I think when we proposed the idea, never in a million years we thought it would actually happen. Then as it got closer to the deadline when they needed to know, I just got an email from Bill saying, “Let’s do it.”
Were you friends with Sonic Youth?
No, never met any of ‘em.
Wow. After all those years of the Feelies and Sonic Youth being active at the same time and playing shows in New York and at Maxwell’s?
I think when they were coming up, we were sorta not playing in New York as much.
So the Feelies and SY never played a show together before that July 4 gig?
No, but actually we did one after that as well. We played in Boston.
I hear you guys are working on new material. What can you tell us about the new Feelies record?
I guess similar to our approach to Time For A Witness, we had a pretty strong idea what we wanted before we went into this.
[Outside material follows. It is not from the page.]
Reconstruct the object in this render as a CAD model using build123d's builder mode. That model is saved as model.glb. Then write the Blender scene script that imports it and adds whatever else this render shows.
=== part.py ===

We made demos of all the songs, and like the demos, we tried to get as close to that as possible and then in some of the instances where we couldn’t, we took some of the stuff from the demo.
It was done here [in the basement of my house] and off the clock so it was definitely more relaxed than it would have been in the regular studio. But it took a lot of time. We’re still working on it and just putting a lot of effort into it to get it right.
When do you foresee the new record coming out?
We’re hoping to have it out this year, at the end of the year.
Yeah. This is the first time our whole catalog is available in one place. That was a goal of ours for a while.
Notwithstanding the break you guys took from 1992 to 2008, the Feelies and Yo La Tengo have outlasted so many bands…
Well, the reason we did is because of the break. I kind of doubt we would have played continuously…I don’t know.
Do you have a secret to the Feelies’ longevity?
It’s the pacing. It definitely has to do with pacing and just finding what’s comfortable when you try to maintain a certain comfort level.